Reputation: 188
We recently studied the Naïve Bayesian Classifier in our Machine Learning class and now I'm trying to implement it on the Fisher Iris dataset as a self-exercise. The concept is easy and straightforward, with some trickiness involved for continuous attributes. I read up several literature resources which recommended using a Gaussian approximation to compute probability of test data values, so I'm going with it in my code.
Now I'm trying to run it initially for 50% training and 50% test data samples, but something is missing. The current code is always predicting class 1 (I used integers to represent the classes) for all test samples, which is obviously wrong.
My guess is that the problem may be due to normalization being omitted by the code? Though I think adding normalization would still yield proportionate results, and so far my attempts to normalize have produced the same classification results.
Can someone please suggest if there is anything obvious missing here? Or if I'm not approaching this right? Since most of the code is 'mechanics', I have made prominent (****************) the 2 lines that are responsible for the calculations. Any help is appreciated, thanks!
nsamples=75; % 50% samples
% acquire training set and test set
[trainingSample,idx] = datasample(data,nsamples,'Replace',false);
testData = data(setdiff(1:150,idx),:);
% define Gaussian function
%***********************************************************%
Phi=@(mu,sig2,x) (1/sqrt(2*pi*sig2))*exp(-((x-mu)^2)/2*sig2);
%***********************************************************%
for c=1:3 % for 3 classes in training set
clear y x mu sig2;
index=1;
for i=1 : length(trainingSample)
if trainingSample(i,5)==c
y(index,:)=trainingSample(i,:); % filter current class samples
index=index+1; % for conditional probabilities
end
end
for j=1:size(testData,1) % iterate over test samples
clear pf p;
for i=1:4 % iterate over columns
x=testData(j,i); % representing attributes
mu=mean(y(:,i));
sig2=var(y(:,i));
pf(i) = Phi(mu,sig2,x); % calc conditional probability
end
% calc class likelihood; prior * posterior
%*****************************************************%
pc(j,c) = size(y,1)/nsamples * pf(1)*pf(2)*pf(3)*pf(4);
%*****************************************************%
end
end
% find the predicted class for each test sample
% by taking the max probability calculated
for i=1:size(pc,1)
[~,q]=max(pc(i,:));
predicted(i)=q;
actual(i)=testData(i,5);
end
Upvotes: 2
Views: 11157
Reputation: 2272
Normalization shouldn't be necessary since the features are only compared to each other.

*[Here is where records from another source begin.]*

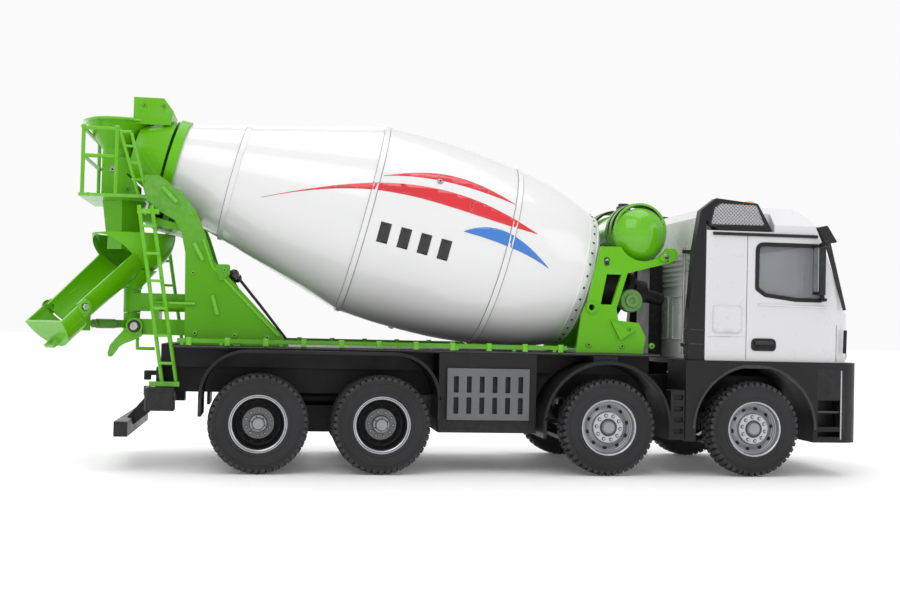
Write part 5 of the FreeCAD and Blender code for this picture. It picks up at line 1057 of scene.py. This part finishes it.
def scoop_details():
    place, axis = joint("scoop_fold")
    p = Piece()
    for side in (-1, 1):
        m = shift(place + axis * side * 19.2) @ along_y(axis * side)
        p.lathe([(-0.2, 4.2), (0.8, 4.2), (1.2, 3.8), (1.2, 2.4)], "green", m, 32)
        p.lathe([(0.9, 2.2), (2.0, 2.2), (2.3, 1.8), (2.3, 1.2), (2.0, 1.1), (2.0, 0.001)], "steel", m, 6)
    p.make("scoop_hinge_bolts", "end_scoop", slot="green_plastic")


def lever_details():
    place = joint("lever_swing")[0]
    p = Piece()
    m = shift((place.x, at("hook_lever")[0].y, place.z)) @ Matrix.Rotation(math.pi, 4, "Z")
    p.lathe([(-0.3, 4.0), (0.4, 4.0), (0.7, 3.6), (0.7, 2.9)], "black_gloss", m, 40)
    p.lathe([(0.2, 2.7), (1.3, 2.6), (1.6, 2.2), (1.6, 1.3), (0.8, 1.2), (0.8, 0.001)], "steel", m, 32)
    p.make("lever_bolt", "lever", slot="silver_plastic")


def lamp_details():
    low, high = at("tail_lights")
    p = Piece()
    for side in (-1, 1):
        outline = rounded_box((side * 41.5, side * 56), (low.z - 2, high.z + 2), 1.5)
        m = shift((low.x + 1.3, 0, 0)) @ QUARTER_LEFT
        ring(p, outline, 1.4, -0.2, 1.2, "black_gloss", m)
    p.make("tail_lamp_rims", "chassis", slot="black_plastic")


tank_details()
pedestal_details()
frame_details()
rail_details()
platform_details()
hopper_details()
scoop_details()
lever_details()
lamp_details()


# ---------------------------------------------------------------- stage, light, camera

def area_light(name, place, aim, size, power):
    data = bpy.data.lights.new(name, "AREA")
    data.shape = "RECTANGLE"
    data.size, data.size_y = size
    data.energy = power
    obj = linked(name, data)
    obj.location = place
    obj.rotation_mode = "QUATERNION"
    obj.rotation_quaternion = (Vector(aim) - Vector(place)).to_track_quat("-Z", "Y")


area_light("key_light", (-0.7, -1.3, 1.5), (0, 0, 0.1), (1.2, 1.2), 9)
area_light("top_light", (0.1, 0.1, 1.7), (0, 0, 0.1), (1.8, 1.2), 12)
area_light("side_light", (1.5, -0.8, 0.7), (0.05, 0, 0.1), (0.9, 0.9), 3)
area_light("back_light", (-0.6, 1.4, 0.9), (0, 0, 0.1), (1.6, 0.8), 5)

floor_mesh = bpy.data.meshes.new("studio_floor")
floor_mesh.from_pydata([(-6, -6, 0), (6, -6, 0), (6, 6, 0), (-6, 6, 0)], [], [(0, 1, 2, 3)])
studio_floor = linked("studio_floor", floor_mesh)
studio_floor.location.z = -0.0002
paper = moulded("studio_white", (0.96, 0.96, 0.96), 0.6, 400, 0.02, 0.005)
nodes, links = paper.node_tree.nodes, paper.node_tree.links
# Painted light: the floor glows, weakly near the truck and more strongly further away, its emission rising from
# 0.06 to 0.3 with distance from the origin.
spot = add_node(paper.node_tree, "TexCoord")
distance = add_node(paper.node_tree, "VectorMath")
distance.operation = "LENGTH"
floor_glow = add_node(paper.node_tree, "MapRange", From_Min=0.5, From_Max=1.8, To_Min=0.06, To_Max=0.3)
links.new(spot.outputs["Object"], distance.inputs[0])
links.new(distance.outputs["Value"], floor_glow.inputs["Value"])
links.new(floor_glow.outputs["Result"], nodes["Principled BSDF"].inputs["Emission Strength"])
nodes["Principled BSDF"].inputs["Emission Color"].default_value = (1, 1, 1, 1)
floor_mesh.materials.append(paper)

world = bpy.data.worlds.new("studio")
bpy.context.scene.world = world
world.use_nodes = True
sky = world.node_tree
sky.nodes["Background"].inputs["Strength"].default_value = 0.8
direction = add_node(sky, "TexCoord")
parts = add_node(sky, "SeparateXYZ")
sky.links.new(direction.outputs["Generated"], parts.inputs["Vector"])
shade = ramp(sky, parts.outputs["Z"], (0.27, (1.2, 1.2, 1.2)), (0.6, (0.84, 0.84, 0.85)))
sky.links.new(shade, sky.nodes["Background"].inputs["Color"])
bpy.context.scene.view_settings.view_transform = "Standard"

CAMERA_PLACE = (-0.1148, -0.796, 0.0913)
CAMERA_LENS = 48.16
camera_data = bpy.data.cameras.new("camera")
camera_data.sensor_width = 36
camera_data.lens = CAMERA_LENS
camera_data.clip_end = 30
camera = linked("camera", camera_data)
yaw, pitch, roll = math.radians(8.47), math.radians(-1.21), math.radians(1.32)
forward = Vector((math.sin(yaw) * math.cos(pitch), math.cos(yaw) * math.cos(pitch), -math.sin(pitch)))
right = Vector((math.cos(yaw), -math.sin(yaw), 0))
up = right.cross(forward)
tilted_right = right * math.cos(roll) + up * math.sin(roll)
tilted_up = up * math.cos(roll) - right * math.sin(roll)
turn = Matrix((tilted_right, tilted_up, -forward)).transposed().to_4x4()
camera.matrix_world = shift(CAMERA_PLACE) @ turn
bpy.context.scene.camera = camera
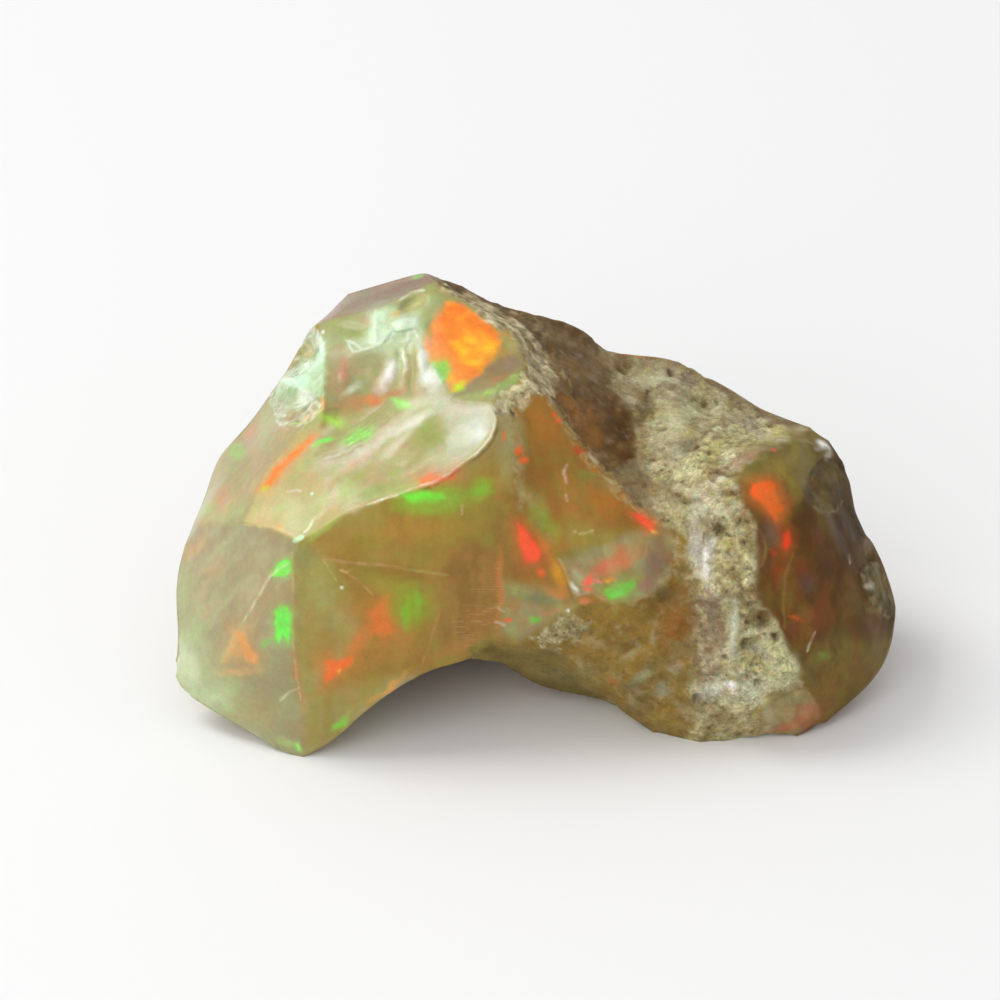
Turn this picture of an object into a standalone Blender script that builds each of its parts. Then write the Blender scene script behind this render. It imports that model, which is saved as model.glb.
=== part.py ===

p(class|thing) = p(class)p(thing|class) =
= p(class)p(feature_1|class)p(feature_2|class)...p(feature_N|class)
So when fitting the parameters for the distribution feature_i|class
it will just rescale the parameters (for the new "scale") in this case (mu, sigma2), but the probabilities will remain the same.
It's hard to read the matlab code due to alot of indexing and splitting of training/testing etc. Which is a possible problem source. You should try something with a lot less non-necessary stuff around it (I would recommend python with scikit-learn for example, alot of helpers for splitting data and such http://scikit-learn.org/).
It's really important that you separate the training and test data, and only train the model with training data and test the trained model with the test data. (Is this done?)
Next step is to check the parameters which is easiest done with either printing them out (sanity check) or..
for each feature render the gaussian bells fitted next to a histogram of the data to see that they match (remember that each histogram bar must be of height number_of_samples_within_range/total_number_of_samples
.
Visualising the data and the model is really important to know what is happening.
Upvotes: 3